The answer will be at times yes we will. But at other times, our answer will be no we are not. The relentlessness of a 365-day reading program that doesn’t even let up for weekends will mean that there will be days, maybe even weeks when we are not up to it. The point will be – are we prepared to keep going or will we take this as a sign to give up?
Any discussion of reading Scirpture has to engage with the really big question. Why should we even consider reading the Bible?
Have you wondered why it is that in a community where most of us pride ourselves on our levels of education and skill amidst the sophistication of our ways of viewing the world, we seem prepared to remain as children in the life of faith, undereducated, unformed, the products of a spiritually arrested development – grappling to apply faith concepts learned as children to the adult complexity of the world? It’s a question to ponder.
To meet the demands of The Bible Challenge within the concept of life-long learning is the only way for us to grow up in our faith lives so that developmentally, our spiritual perspectives match the other aspects of our worldview.

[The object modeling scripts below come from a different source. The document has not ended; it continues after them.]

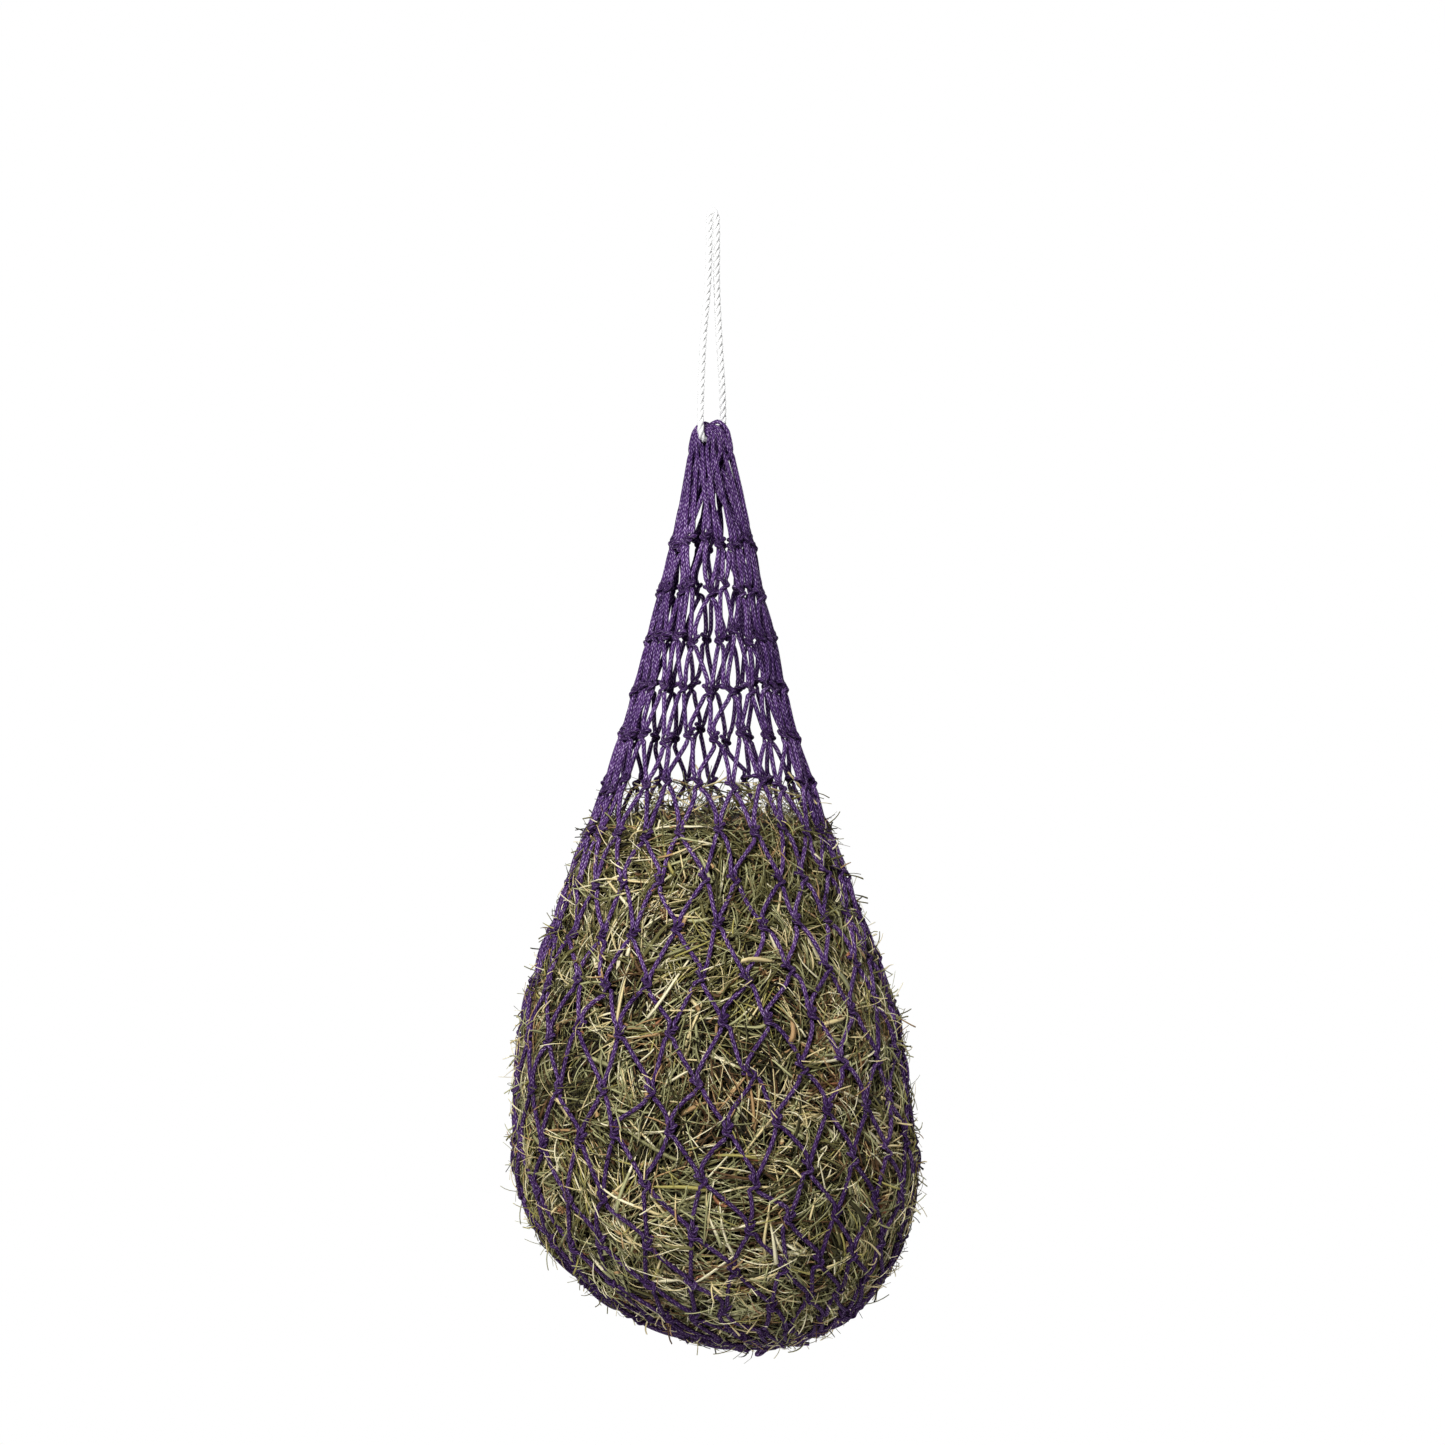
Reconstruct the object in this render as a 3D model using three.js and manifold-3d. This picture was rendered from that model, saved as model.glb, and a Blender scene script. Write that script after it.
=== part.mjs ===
// A filled hay net: a bag of knotted diamond mesh on a rope drawcord.
//
// Millimetres, +Z up. The origin is the hang point, the inside top of the
// drawcord's loop. The bag hangs straight down from it, and its foot leans
// towards +X.
//
// The net is knotted in courses. Each course is one closed round of cord that
// zigzags between two rows of knots, so each is a mesh of its own.

import * as THREE from 'three';
import { mergeVertices } from 'three/addons/utils/BufferGeometryUtils.js';
import Module from 'manifold-3d';

const wasm = await Module();
wasm.setup();

// ---------------------------------------------------------------------------
// Driving dimensions
// ---------------------------------------------------------------------------

// Drawcord: a rope loop. The net's top loops hang on its bottom run.
const ROPE_R = 3;                 // rope radius
const BIGHT_Z = -203;             // height of the run through the top loops
const BIGHT_X = -1;               // middle of that run
const BIGHT_TURN = 68;            // degrees from +X to the run, seen from above
const BIGHT_HALF = 19;            // half of the straight run
const BIGHT_BEND = 8;             // how far past it the strands stand
const ROPE_SIDES = 8;
const ROPE_STEPS = 44;

// Netting
const MESHES = 24;                // meshes around the bag
const COURSES = 18;               // rounds of mesh below the top loops
const NECK_LEG = 42;              // knot to knot, where the cord hangs slack
const BELLY_LEG = 49.5;            // the same where the hay draws the knots tight
const CORD_HALF = 2;              // half the side of the cord's square section
const KNOT_HALF = 2.2;            // half the run of cord across a knot
const GAP = 0.3;                  // clearance between pieces that touch
const FIRST_ROW_Z = -297;         // first row of knots, under the top loops
const PHASE = 4;                  // degrees from the front to the nearest column

// Bag: a neck whose radius grows down to a round belly
const BELLY = new THREE.Vector3(0, 0, -843.6);
const BELLY_R = 180;
const BELLY_DEPTH = 172;          // from the belly's middle down to the foot
const NECK = [[-203, 17], [-297, 35], [-455, 73], [-617, 131], [-725, 168]];
const NECK_BOW = 4.5;             // the neck bows this far towards -X
const FOOT_LEAN = 33;             // the foot stands this far towards +X
const LEAN_FROM_Z = -797;
const LEAN_SPAN = 216;
const ROW_TILT = 7;               // degrees, the belly's rows rise towards +X
const FOOT_TILT = 10;             // the same at the foot

// Crown: the top loops bunched over the rope, and the packed cords under it
const CROWN_SLOTS = 8;            // loops side by side along the rope
const SLOT_PITCH = 4.4;
const CROWN_R = 15.2;             // rope's centre to the top of the bunch
const RIDGE = 1.2;                // every other loop stands this much lower
const CROWN_FOOT_Z = -226;        // the arches reach down to here
const TRUNK = [[-210, 15], [-226, 18.5], [-246, 24], [-266, 28.6]];
const TIGHT_HALF = 1.4;           // half the cord's side where cords are squeezed
const TIGHT_KNOT_HALF = 1.72;

// Foot: the last loops packed round a small ring of cord with two tails
const FOOT_PACK = [8.6, 27.6];    // inner and outer radius of the packed loops
const FOOT_PACK_HALF = 3;         // half its thickness
const FOOT_BARS_R = 26;
const FOOT_RING_R = 6;
const FOOT_RING_CORD = 2.1;
const TAIL_LENGTH = 17;

// Hay
const HAY_INSET = 5.5;            // hay surface inside the cords' centres
const HAY_TOP_Z = -528;
const HAY_RIM_Z = -556;
const HAY_AROUND = 24;
const HAY_LEVELS = 10;

const UP = new THREE.Vector3(0, 0, 1);

// ---------------------------------------------------------------------------
// The bag's surface
// ---------------------------------------------------------------------------

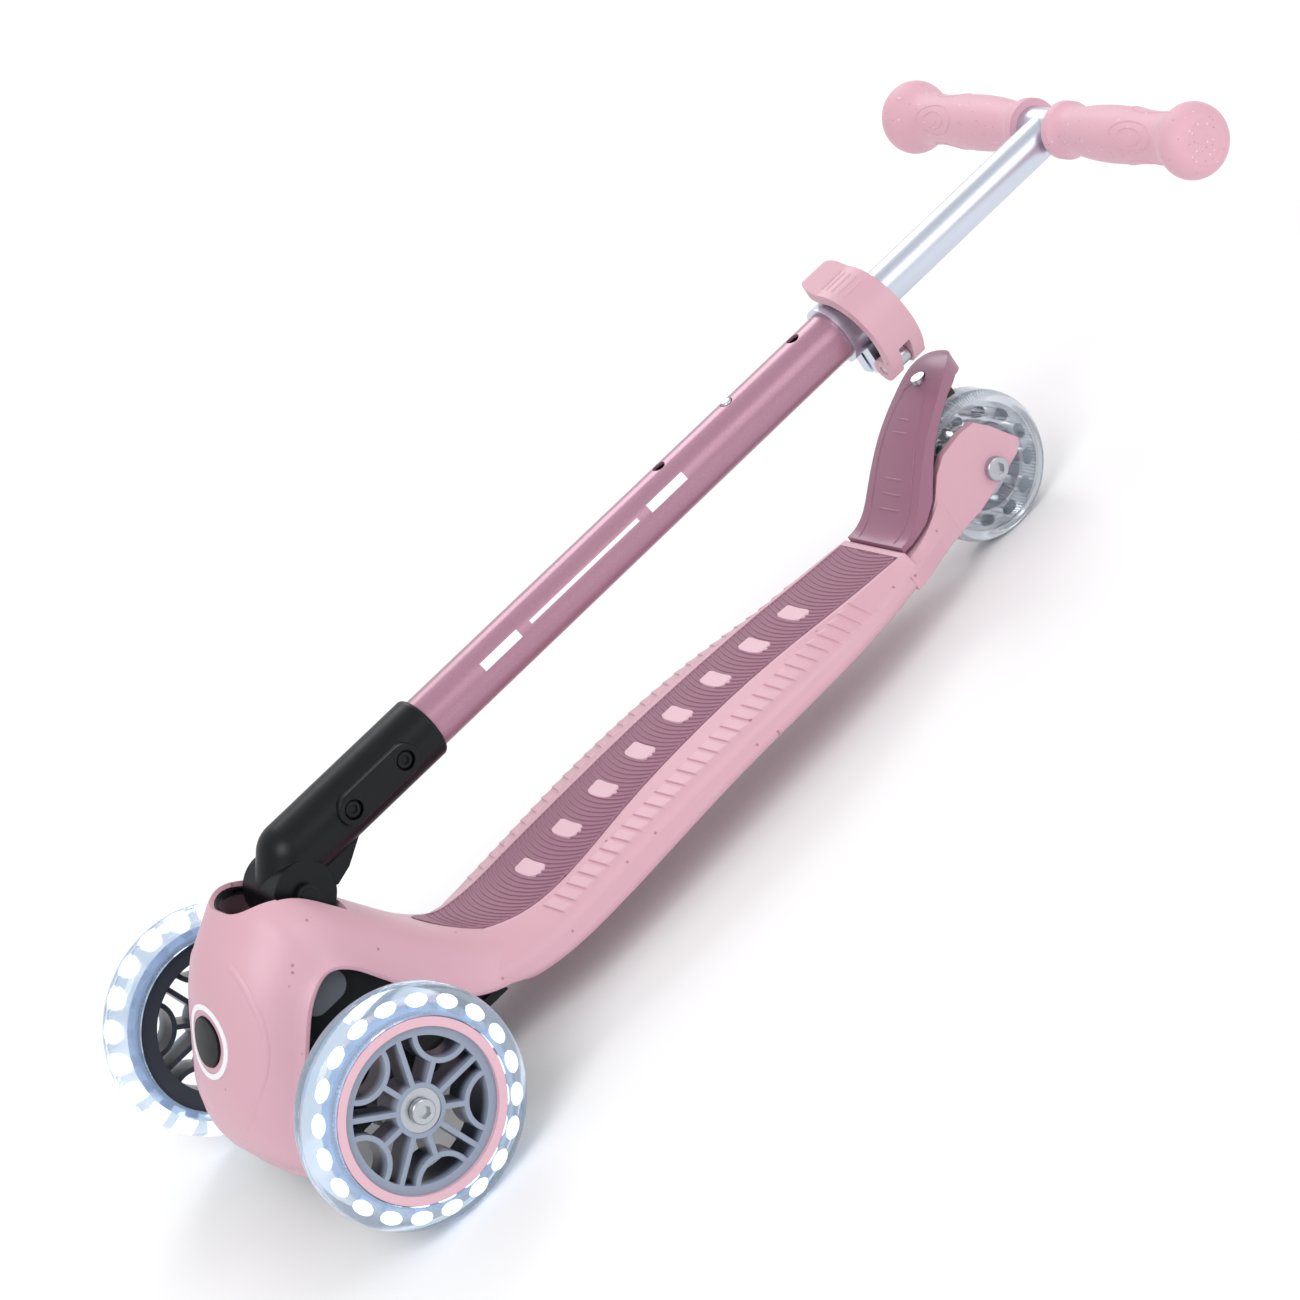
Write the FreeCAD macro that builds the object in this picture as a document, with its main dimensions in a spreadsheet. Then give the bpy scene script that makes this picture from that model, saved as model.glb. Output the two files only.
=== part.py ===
import FreeCAD, Part
import math
import os
import re

# Folded kick scooter with two leaning front wheels. +X is the rider's left, the front
# faces -Y, +Z is up. Shapes are drawn with y = 0 at the front axle and z = 0 on the
# floor, and every sub-part is then placed by front_axle_place, which puts the row's
# origin under the middle of the folded scooter.

Vec = FreeCAD.Vector
along_x, along_y, along_z = Vec(1, 0, 0), Vec(0, 1, 0), Vec(0, 0, 1)
doc = FreeCAD.newDocument("kick_scooter")
sheet = doc.addObject("Spreadsheet::Sheet", "sizes")

driving_sizes = {
    # front wheels and their axles
    "front_wheel_r": 60.5, "front_wheel_width": 24, "front_track": 211.4,
    "front_seat_r": 46.5, "front_crown_r": 10, "led_top_r": 51, "led_band_width": 10,
    "rim_inner_r": 36.5, "hub_depth": 19, "spoke_width": 2.7, "spoke_depth": 15,
    "arch_centre_r": 39.5, "arch_r": 14.7, "trim_inner_r": 41.2, "trim_outer_r": 45.8,
    "trim_height": 2.3, "bearing_outer_r": 11, "bearing_bore_r": 4.05,
    "bearing_width": 7, "boss_r": 13.5, "axle_r": 4, "axle_head_r": 6.5,
    # rear wheel
    "rear_wheel_r": 40, "rear_wheel_width": 24, "rear_axle_y": 476, "rear_seat_r": 34,
    "rear_crown_r": 5, "rear_slot_centre_r": 28.6, "arm_inner_x": 16, "arm_outer_x": 21,
    # fits
    "running_gap": 0.05, "piece_gap": 0.4, "press_gap": 0.02,
    # deck and hood moulding
    "hood_half_width": 50, "hood_wall": 3, "deck_wall": 3.2, "mat_thickness": 2,
    "mat_edge_gap": 0.5, "opening_half_width": 25,
    # steering
    "lean_axis_z": 97, "lean_shaft_r": 5, "fold_y": 45, "fold_z": 136, "fold_pin_r": 4,
    "yoke_ear": 3, "yoke_ear_r": 6, "kingpin_x": 70, "kingpin_r": 3, "knuckle_r": 8.5,
    "steer_arm": 28, "tie_pin_r": 3,
    # T-bar
    "ridge_round": 8, "foot_round": 4, "rib_width": 2.2, "rib_pitch": 30, "keel_x": 14,
    "bar_axis_z": 150, "boot_r": 17.2, "boot_end_y": 150, "boot_angle": 50,
    "lower_tube_r": 14.3, "lower_tube_bore_r": 12.7, "lower_tube_end_y": 459,
    "upper_tube_r": 10.75, "upper_tube_bore_r": 9.2, "height_hole_y": 380,
    "height_step": 50, "height_hole_r": 3.6, "bar_y": 618, "cross_tube_r": 11,
    "collar_start_y": 449, "collar_end_y": 476, "collar_r": 17,
    "grip_start_x": 14, "grip_end_x": 135.8, "grip_bulb_r": 19.7,
    # quick-release lever
    "lever_pivot_x": 22, "lever_pivot_z": 126, "lever_centre_x": 4, "lever_centre_z": 143,
    "lever_inner_r": 25.4, "lever_outer_r": 31, "lever_y": 465, "lever_width": 24, "lever_pin_r": 2.5,
    # brake
    "brake_pin_y": 411, "brake_pin_z": 37, "brake_pin_r": 2.5, "brake_wall": 3.2,
    # buttons
    "lock_button_r": 12.5, "lock_ring_inner_r": 16, "lock_ring_outer_r": 19,
    "fold_button_long": 26, "fold_button_high": 16, "button_gap": 0.4,
}
for row, (alias, value) in enumerate(driving_sizes.items(), 1):
    sheet.set(f"A{row}", alias)
    sheet.set(f"B{row}", str(value))
    sheet.setAlias(f"B{row}", alias)
doc.recompute()
s = sheet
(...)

As in all other areas of our lives, this will require commitment, dedication, and most of all perseverance in the face of the temptation to give up because we imagine reading Scripture is all too much for us, or worse, we don’t need it.
Paul’s life mission was to give a good account of the hope that was within him. This is our life mission also. This will require us to bring our faith life up to levels of emotional and intellectual maturity that characterize the way we live, and work, and have our being in all the other areas of our lives?
[1] A term conflating the names Oxford and Cambridge to refer to these centers of hallowed learning.
The most effective way to speak about faith is by telling the story of how you have applied it.